One noteworthy development is the production of organoids from engineered cells to model and recapitulate disease phenotypes in three-dimensional tissues (Kim et al. 2020; Lancaster et al. 2013). This strategy provides a framework for both disease modeling and regenerative medicine based on the synthetic reconstitution of tissues. An interesting perspective would be to study genetic buffering in different cell types that carry the same type of mutation. Interesting questions to answer are: is the genetic buffering triggered at the same level in different cell types? Or is it cell specific? How are modifier genes affected by environmental stressors? Do environmental stressors affect mRNA quality control pathways that have been linked to TA?

These are all questions that, if scientifically addressed, might lead to better treatments and the development of new therapies that focus on enhancing the expression of modifier genes rather than fixing the ‘broken’ mutated gene. 

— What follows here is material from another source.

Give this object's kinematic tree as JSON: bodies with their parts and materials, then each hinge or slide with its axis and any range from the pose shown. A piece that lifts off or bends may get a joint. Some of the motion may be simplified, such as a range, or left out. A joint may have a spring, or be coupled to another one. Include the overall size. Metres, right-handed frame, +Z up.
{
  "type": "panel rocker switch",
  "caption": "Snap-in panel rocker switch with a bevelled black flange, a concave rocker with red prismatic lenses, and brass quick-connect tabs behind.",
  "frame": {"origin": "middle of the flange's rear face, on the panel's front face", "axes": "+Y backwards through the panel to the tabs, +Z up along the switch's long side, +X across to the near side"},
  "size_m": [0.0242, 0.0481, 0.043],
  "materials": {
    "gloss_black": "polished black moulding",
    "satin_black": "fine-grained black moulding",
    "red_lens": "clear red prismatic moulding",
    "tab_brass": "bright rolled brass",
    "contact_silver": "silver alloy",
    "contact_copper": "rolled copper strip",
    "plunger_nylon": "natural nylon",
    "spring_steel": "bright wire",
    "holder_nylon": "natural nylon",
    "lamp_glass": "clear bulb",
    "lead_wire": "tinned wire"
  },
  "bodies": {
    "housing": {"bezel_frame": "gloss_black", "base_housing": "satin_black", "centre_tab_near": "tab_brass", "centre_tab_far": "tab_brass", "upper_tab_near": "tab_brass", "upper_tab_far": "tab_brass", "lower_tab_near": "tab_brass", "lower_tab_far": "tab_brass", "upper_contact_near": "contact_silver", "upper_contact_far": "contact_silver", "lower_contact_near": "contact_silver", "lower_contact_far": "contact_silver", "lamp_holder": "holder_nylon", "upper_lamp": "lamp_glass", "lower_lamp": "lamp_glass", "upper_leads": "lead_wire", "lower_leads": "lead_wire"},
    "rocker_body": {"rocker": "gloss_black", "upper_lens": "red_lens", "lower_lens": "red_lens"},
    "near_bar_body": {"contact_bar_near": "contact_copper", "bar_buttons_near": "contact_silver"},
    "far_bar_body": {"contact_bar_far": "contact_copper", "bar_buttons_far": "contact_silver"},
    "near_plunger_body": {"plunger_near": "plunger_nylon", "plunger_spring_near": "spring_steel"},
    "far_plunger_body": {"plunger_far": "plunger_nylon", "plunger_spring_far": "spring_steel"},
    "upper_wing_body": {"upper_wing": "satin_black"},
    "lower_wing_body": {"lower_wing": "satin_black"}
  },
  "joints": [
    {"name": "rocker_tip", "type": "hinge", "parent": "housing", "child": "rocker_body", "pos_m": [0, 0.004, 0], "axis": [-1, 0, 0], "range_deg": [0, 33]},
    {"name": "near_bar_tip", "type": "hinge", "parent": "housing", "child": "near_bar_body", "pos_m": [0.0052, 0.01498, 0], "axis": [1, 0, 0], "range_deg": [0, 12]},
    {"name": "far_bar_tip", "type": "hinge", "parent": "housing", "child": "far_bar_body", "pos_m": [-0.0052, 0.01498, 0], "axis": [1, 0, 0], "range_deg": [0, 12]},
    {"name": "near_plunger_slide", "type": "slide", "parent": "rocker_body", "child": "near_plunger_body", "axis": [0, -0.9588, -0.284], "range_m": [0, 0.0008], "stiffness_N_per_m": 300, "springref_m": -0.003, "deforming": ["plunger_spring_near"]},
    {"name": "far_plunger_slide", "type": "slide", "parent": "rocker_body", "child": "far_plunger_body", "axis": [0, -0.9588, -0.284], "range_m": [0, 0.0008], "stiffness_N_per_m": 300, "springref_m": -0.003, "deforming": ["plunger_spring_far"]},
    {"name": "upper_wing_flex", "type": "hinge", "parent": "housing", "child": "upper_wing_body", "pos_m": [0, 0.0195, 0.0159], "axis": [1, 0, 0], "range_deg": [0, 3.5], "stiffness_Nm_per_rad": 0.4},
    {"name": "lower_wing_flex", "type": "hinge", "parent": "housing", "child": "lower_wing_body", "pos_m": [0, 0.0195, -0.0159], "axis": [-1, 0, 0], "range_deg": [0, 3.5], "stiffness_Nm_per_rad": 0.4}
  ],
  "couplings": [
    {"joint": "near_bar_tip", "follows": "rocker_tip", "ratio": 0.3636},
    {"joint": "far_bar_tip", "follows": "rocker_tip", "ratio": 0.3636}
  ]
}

In the last few years, iPSCs and genome editing have been exploited to model human diseases using proper controls (isogenic lines) (Jones et al 2017). For instance, correcting the cystic fibrosis transmembrane regulator sequence in patient-derived iPSCs produced corrected cells that differentiated into healthy mature airway epithelial cells in vitro (Crane 2015). A mutation in the Presenilin 1 (PSEN-1) gene, which is responsible for the majority of familial cases of Alzheimer's disease (AD), was corrected in iPSCs generated from a 58-year-old patient (Pires et al. 2016). CRISPR–Cas9 gene editing was also used to correct a mutation in the DMD gene in patient-derived iPSCs (Min et al. 2019).

Closing Remarks

Sequencing studies on the Icelandic population using Illumina short reads (Gudbjartsson et al. 2015) and Oxford Nanopore long reads (Beyter et al. 2021) pointed out several loss of function mutations without apparent phenotypes, and one possible explanation is the presence of compensatory mechanisms, such as modifier genes, in these individuals (Sulem et al. 2015).

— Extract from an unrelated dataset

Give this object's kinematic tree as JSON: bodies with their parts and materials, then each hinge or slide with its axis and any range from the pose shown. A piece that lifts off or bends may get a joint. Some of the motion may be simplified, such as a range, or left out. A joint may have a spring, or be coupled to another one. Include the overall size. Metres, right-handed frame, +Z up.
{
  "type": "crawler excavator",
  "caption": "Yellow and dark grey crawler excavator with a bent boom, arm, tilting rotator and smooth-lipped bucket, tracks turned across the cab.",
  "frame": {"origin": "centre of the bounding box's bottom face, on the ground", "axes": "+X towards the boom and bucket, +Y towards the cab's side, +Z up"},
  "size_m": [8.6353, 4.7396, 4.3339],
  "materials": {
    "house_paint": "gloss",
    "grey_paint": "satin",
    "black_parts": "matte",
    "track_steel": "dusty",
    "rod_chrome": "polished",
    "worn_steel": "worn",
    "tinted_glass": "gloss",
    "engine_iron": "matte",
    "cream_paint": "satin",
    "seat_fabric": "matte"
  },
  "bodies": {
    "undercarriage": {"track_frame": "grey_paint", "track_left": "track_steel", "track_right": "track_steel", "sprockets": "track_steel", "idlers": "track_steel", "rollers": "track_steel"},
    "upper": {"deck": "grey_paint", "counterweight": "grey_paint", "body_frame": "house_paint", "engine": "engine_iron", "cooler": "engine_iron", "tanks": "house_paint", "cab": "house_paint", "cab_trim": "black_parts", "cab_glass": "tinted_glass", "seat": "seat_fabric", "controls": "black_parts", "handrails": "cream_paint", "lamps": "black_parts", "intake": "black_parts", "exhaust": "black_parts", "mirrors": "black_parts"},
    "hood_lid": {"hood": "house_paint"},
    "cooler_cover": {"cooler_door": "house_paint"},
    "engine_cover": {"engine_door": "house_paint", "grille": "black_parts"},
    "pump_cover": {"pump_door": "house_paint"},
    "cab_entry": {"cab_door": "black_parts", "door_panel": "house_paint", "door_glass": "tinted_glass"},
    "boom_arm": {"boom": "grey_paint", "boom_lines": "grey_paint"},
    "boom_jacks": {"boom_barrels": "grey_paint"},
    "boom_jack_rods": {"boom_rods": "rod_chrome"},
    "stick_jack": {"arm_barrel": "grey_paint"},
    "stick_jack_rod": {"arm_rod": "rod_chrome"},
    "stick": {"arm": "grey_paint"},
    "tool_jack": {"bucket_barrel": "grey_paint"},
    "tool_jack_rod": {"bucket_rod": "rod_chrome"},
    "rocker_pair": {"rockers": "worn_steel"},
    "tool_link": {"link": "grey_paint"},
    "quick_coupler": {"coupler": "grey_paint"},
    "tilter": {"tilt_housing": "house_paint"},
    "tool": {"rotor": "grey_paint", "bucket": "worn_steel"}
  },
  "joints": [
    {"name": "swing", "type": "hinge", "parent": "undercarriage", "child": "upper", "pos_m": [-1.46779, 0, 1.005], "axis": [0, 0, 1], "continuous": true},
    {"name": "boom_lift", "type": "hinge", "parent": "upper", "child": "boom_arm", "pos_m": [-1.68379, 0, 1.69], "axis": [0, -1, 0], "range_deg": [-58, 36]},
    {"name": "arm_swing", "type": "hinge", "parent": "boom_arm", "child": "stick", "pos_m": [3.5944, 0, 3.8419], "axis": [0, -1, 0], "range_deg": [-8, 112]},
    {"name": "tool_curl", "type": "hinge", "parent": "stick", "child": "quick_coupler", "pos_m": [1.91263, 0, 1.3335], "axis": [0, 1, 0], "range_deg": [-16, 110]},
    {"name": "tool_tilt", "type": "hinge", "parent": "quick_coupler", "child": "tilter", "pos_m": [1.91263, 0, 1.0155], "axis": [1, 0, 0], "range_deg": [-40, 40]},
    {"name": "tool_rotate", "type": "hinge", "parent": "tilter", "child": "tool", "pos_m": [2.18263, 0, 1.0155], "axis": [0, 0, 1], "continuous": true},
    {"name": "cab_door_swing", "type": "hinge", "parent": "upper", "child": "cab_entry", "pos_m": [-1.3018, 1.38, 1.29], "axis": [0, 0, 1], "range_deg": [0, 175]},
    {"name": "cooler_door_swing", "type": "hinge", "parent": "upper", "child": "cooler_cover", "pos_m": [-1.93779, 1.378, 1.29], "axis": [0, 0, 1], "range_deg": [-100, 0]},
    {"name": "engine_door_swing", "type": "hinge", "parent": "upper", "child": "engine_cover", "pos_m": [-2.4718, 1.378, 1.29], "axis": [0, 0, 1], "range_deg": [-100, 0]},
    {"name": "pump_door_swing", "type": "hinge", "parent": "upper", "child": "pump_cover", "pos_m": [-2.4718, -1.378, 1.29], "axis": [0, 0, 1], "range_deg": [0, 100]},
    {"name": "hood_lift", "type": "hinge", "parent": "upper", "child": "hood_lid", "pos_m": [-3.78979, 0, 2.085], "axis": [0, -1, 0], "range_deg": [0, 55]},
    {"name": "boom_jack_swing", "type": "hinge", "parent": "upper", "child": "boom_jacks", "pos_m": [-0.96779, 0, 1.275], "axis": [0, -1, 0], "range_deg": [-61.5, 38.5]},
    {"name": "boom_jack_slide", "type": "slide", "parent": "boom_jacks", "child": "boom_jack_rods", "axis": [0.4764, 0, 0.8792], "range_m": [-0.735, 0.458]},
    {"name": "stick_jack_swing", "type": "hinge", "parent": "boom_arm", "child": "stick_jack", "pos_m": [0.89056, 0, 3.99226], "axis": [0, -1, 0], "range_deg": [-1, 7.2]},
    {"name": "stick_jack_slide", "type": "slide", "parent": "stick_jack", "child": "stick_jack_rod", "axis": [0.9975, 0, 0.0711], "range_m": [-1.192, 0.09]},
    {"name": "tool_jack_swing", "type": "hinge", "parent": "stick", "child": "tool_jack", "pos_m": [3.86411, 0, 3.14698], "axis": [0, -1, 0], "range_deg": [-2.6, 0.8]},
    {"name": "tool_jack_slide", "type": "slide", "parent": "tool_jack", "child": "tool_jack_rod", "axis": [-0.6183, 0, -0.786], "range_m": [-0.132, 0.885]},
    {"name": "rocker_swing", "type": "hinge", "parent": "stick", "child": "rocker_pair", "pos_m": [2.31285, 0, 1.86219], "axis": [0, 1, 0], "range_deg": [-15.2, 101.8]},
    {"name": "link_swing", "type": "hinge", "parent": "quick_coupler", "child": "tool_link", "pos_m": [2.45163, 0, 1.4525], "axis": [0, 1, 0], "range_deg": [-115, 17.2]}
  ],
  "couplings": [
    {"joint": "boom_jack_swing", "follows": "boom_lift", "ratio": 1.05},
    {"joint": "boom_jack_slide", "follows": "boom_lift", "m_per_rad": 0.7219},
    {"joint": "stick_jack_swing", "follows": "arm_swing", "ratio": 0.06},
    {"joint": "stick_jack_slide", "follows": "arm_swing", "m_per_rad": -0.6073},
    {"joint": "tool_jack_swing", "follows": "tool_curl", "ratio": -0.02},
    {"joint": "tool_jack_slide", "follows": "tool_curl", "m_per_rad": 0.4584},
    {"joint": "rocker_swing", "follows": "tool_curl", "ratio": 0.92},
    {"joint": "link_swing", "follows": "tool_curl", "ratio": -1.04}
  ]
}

Furthermore, the advent of Nanopore sequencing technology has brought significant advantages to the field. For instance, alternative splicing (AS), alternative transcription initiation (ATI), and alternative cleavage and alternative polyadenylation (APA) have been identified as major contributors of transcriptome diversity (Lee et al. 2021). While AS events can be quantified and annotated using NGS with good accuracy, it has been hard to deduce full-length splicing isoforms that contain a combination of these individual splicing events (Lee et al. 2021).

Thus, long-read sequencing offers now the ability to map full-length sequences and potentially identify complex splice isoforms with diverse unknown roles, potentially also in genetic compensation.

Epigenetic modifications are heritable phenotypic changes that do not involve alteration of the nucleotide sequence but play a key role in gene expression and are associated with many diseases. Despite their presence in the human genome and the role in gene expression, base modifications are often overlooked due to difficulties with their detection (Liu and Seki 2020).

Using Nanopore sequencing, researchers have identified 5-methylcytosine (5mC), 5-hydroxymethylcytosine (5hmC), N6-methyladenine (6 mA), and Bromodeoxyuridine (BrdU) modifications in DNA, and through direct RNA sequencing N6-methyladenosine (m6A) modification in RNA (Liu et al. 2019). Furthermore, detection of other natural or synthetic epigenetic modifications is also possible through base calling algorithms training, and it could shed light on phenotypic variability. It has been proposed that these DNA and RNA modifications play a role in different biological processes including the control of gene expression and possibly genetic compensation (Barbieri and Kouzarides 2020; Liu et al. 2019).

Finally, the accumulation and storage of genetic variation in phenotypically normal populations is possible through genetic buffering. Silent variations can produce phenotypic differences when the buffering threshold is crossed, at which point these differences become sensitive to selection. Evolution and regulation of the balance between evolutionary stasis and change are regulated by buffering mechanisms. Yet, little is known about how buffering mechanisms work and respond to environment stimuli, thereby influencing phenotypic variability within a population.